Abstract

This essay takes its cue from a nineteenth-century New Orleans poem, "Pour les Incendiés de Saint Domingue," which was dedicated to the victims of a great fire that burned Port-au-Prince, Haiti in 1866. Reading both the poem and the disaster it memorialized as productive lenses upon the aftermath of Hurricane Katrina, the author seeks to understand the 1866 fire and the 2005 hurricane as instances of transamerican catastrophe: disasters that were insistently narrated in their respective moments as national tragedies, but which tell very different stories when examined within the wider and more complex geopolitical context of the American hemisphere, and particularly the Caribbean. 'Pour les Incendiés'first appeared in the earliest African American daily newspaper in the United States, La Tribune de la Nouvelle Orleans, a francophone journal that elaborated an alternative discourse of racial politics and historical understanding and helped to shape a transamerican public sphere.
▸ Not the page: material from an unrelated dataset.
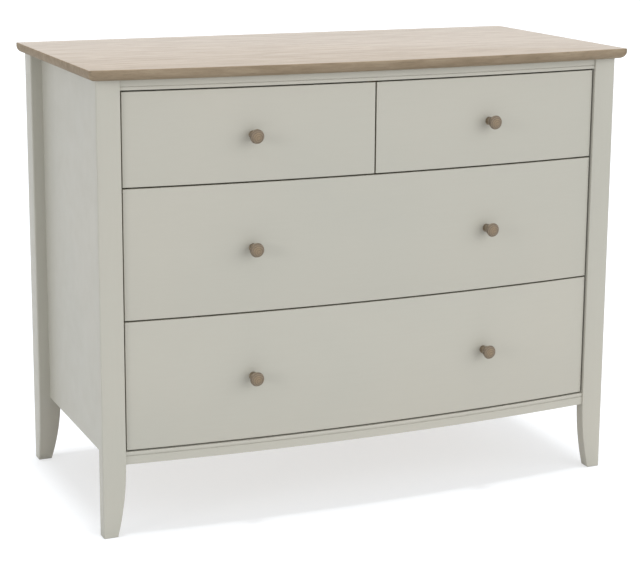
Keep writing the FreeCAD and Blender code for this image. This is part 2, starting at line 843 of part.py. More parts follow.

At the same time, the poem itself, and the varied modes of formal agency it exercises upon its poetic content and within its historical context, speaks powerfully to our current political moment. The poem provides a kind of mediating text between the two transamerican catastrophes, clarifying the historical and discursive trajectory from the nineteenth-century Haitian fire to the contemporary political and public discourse emerging from Katrina's aftermath.